What can we do daily to fill the cup, our hearts,  with compassion so that it spills over and becomes active?  Can it start with compassionate words and then actions?  It's not all that easy, but it's much more promising, and certainly more fulfilling, than waiting around for Mr. Tall-Dark-and-Handsome or the female equivalent.
 


Thursday, September 17, 2015

Get a grip!

And then we have those weeks.  

I don't see Tarot as predictive or divinatory. I see how the cards can relate to personal life and lead to  reflection. Still, the Tower, or Maison Dieu, was the card I chose on the day of the car accident, and the Three of Coins was on the day of an important meeting I was chairing and hoping to keep all sides coming together, and, and, and... Let's leave it at that. There was coincidence. Synchonicity for some.  Whatever.  

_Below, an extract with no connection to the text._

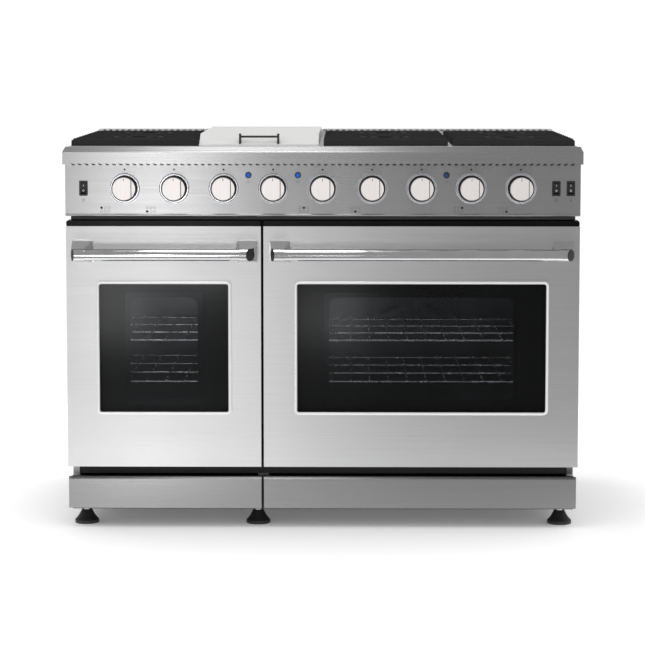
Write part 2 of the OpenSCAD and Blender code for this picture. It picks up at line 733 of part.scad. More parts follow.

What got me most though was that the handle of the sword on the Three of Swords kept sticking out to me.  As my eye wandered all over the card hoping for some meaning, it kept coming back to the handle. And then it was obivous. Get a grip!  It's not all that complicated.  Just control those things that you are supposed to and it'll all be fine.  And  I did just that.  What started as a complicated week on Saturday, filled with all kinds of BS, became so much more manageable when I just took hold of those things that I knew I could. 

Let's remember this.  Do you have a grip on the things that belong to you, the things that are within your control?  Does this realization temper (sword) all of the nonsense that seems to be flying around?  Sure, that Three of Swords can be rather practical, but heck, isn't it a reminder that ultimately we are the ones in control?